El miedo es un amigo. En vez de enfrentarlo, tratemos de hacerlo hablar.

Hay miedos normales, y otros que son fobias, ataques de pánico, estados de ansiedad, o disfraces de otras dolencias. Ninguno carece de motivo.

Lucía tiene veinte años y vive en Buenos Aires. Su vida es normal. Sólo hay algo que la molesta: no puede viajar en subte. Le da rabia ese miedo: un subte es menos riesgoso y más rápido que un colectivo, y cuarenta veces más barato que un taxi. Sin embargo, cada vez que se ha visto obligada o se ha obligado a encarar un subte, todo le pega en el estómago: las escaleras mecánicas que toman posesión del transeúnte, los trenes vertiginosos, el chasquido de las puertas herméticas; y siente náuseas, las cosas pierden color, y trastabilla mareada, transpirando sudor frío.

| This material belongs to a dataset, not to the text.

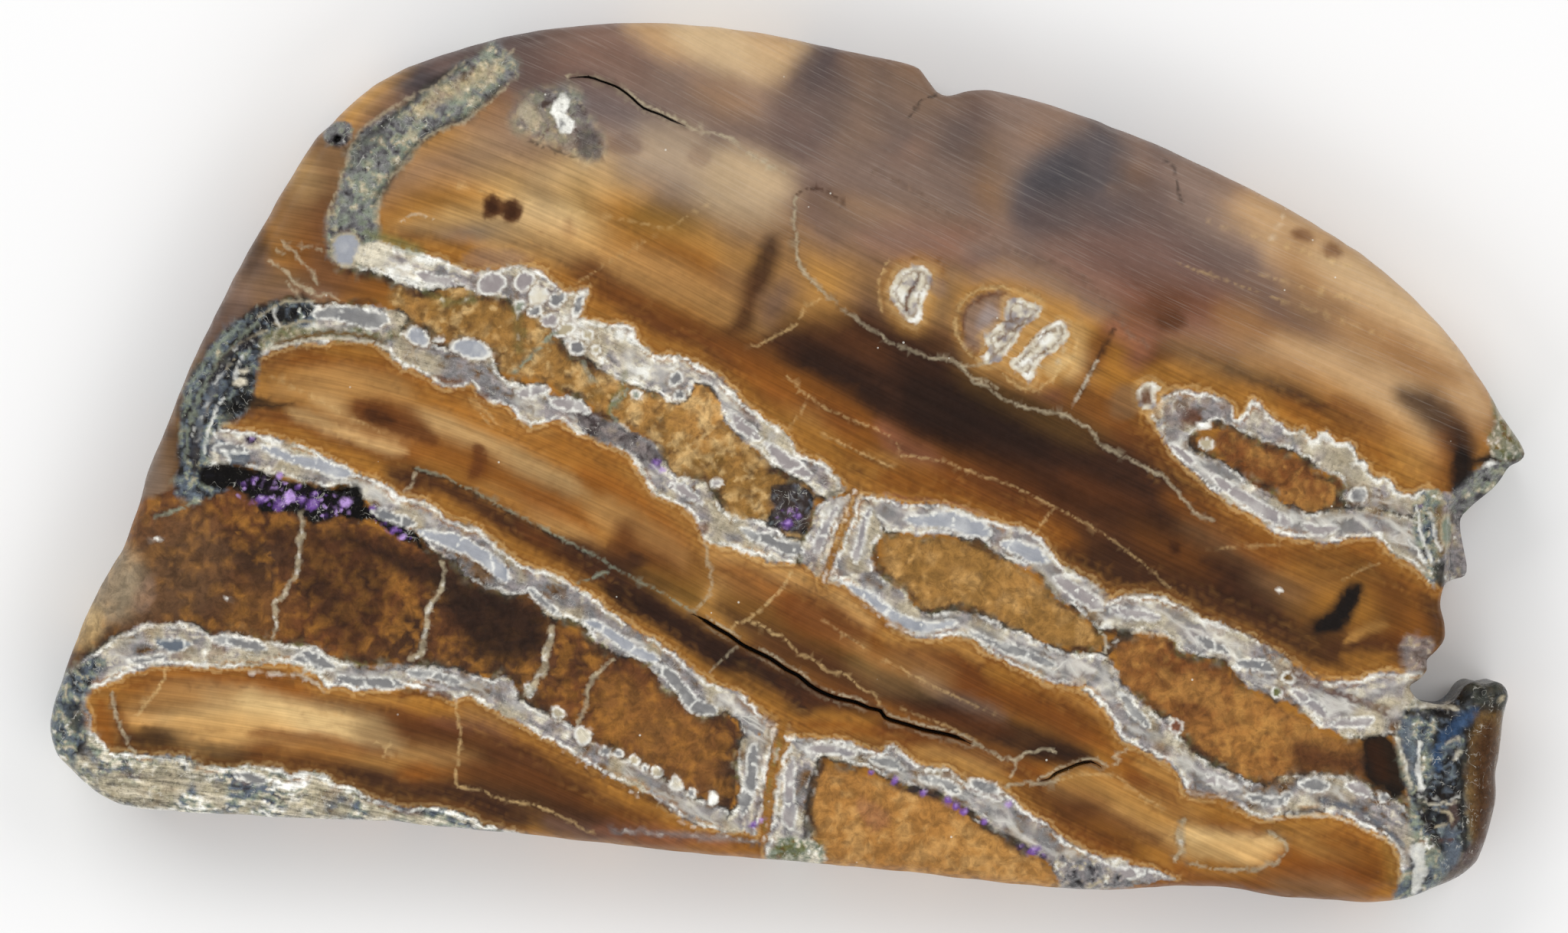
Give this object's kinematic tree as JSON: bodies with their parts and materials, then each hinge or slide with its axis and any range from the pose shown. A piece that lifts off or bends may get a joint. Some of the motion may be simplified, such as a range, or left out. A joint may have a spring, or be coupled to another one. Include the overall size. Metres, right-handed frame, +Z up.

Le han sugerido ejercicios para calmarse: observar a la gente, respirar hondo, oler un pañuelito perfumado, relajar los músculos, concentrarse en su celular… Es inútil.
Entonces Lucía decide tomar al toro por las astas. Consulta a un psicoanalista. Para su sorpresa, él toma en serio su miedo y le pregunta por qué se obstina en viajar en subte. Entonces Lucía se da cuenta de que, en realidad, lo que quiere es saber. ¿Qué sucede tras ese síntoma? Si la enoja, es que se siente desafiada.
El psicoanalista le sugiere que continúe; que “se deje hablar” acerca de lo que pasa por su mente. A ella se le ocurre que, después de todo, lo del subte no es tan importante; sólo le molesta no poder usarlo para ir a clase a la Facultad de Medicina, porque la dejaría casi en la puerta, y en minutos. “Así que estudiás Medicina”, comenta él. Ella se deja ir y asocia con su interés desde chiquita, cuando jugaba a la doctora antes que a la mancha o a la escondida. Recuerda entonces un maletín, lleno de cajitas, sobres, papeles, y lo que ahora identifica como placas radiográficas.
El tratamiento deriva, alejándose del motivo de consulta. Lucía quiere irse de casa de sus padres. La relación es buena; siempre la han cuidado, y la han sostenido en sus aprendizajes. Vive con su madre y su padre. Bueno, en realidad, su padrastro. El padre ha muerto, cuando ella era chiquita. Su padre —“bueno: mi padrastro”— apareció en casa tiempo después. No recuerda mucho. Nunca preguntó sobre aquella muerte, y su madre tampoco sacó el tema. “¿Y el maletín?”, pregunta el psicoanalista. “¿Qué maletín?”, responde Lucía. “Ah… No sé, creo que se perdió cuando nos mudamos, hace unos diez años. ¿A qué viene el maletín?” “Bueno: vos lo mencionaste, cuando hablabas de tus juegos de chiquita.”
Entonces se desencadenan intuiciones, recuerdos. Sí: hay preguntas fundamentales: ¿por qué, cómo murió su padre?, ¿qué actitud y qué papel jugó su madre frente a esa muerte?, ¿por qué jugaba Lucía con el maletín?, ¿quién y cómo era su padre?, ¿qué busca hacer Lucía con respecto a esa historia? ¿Por qué está estudiando Medicina?
Un mes más tarde, Lucía se ve envuelta en una animada charla a la salida de la Facultad; camina con sus amigos, entra con ellos en la boca del subte y, cuando quiere acordarse, está poniendo la tarjeta en el molinete y metiéndose con ellos en un vagón. La fobia ha empezado a aflojar. El descenso al subte ya no da tanto miedo, al mismo tiempo que el descenso a su historia y a sus decisiones inconscientes ha empezado a aclararse. El pacto familiar de silencio se debilita. Con él, el miedo al subte.
“El miedo no es zonzo”, dicen en el campo. Tienen razón.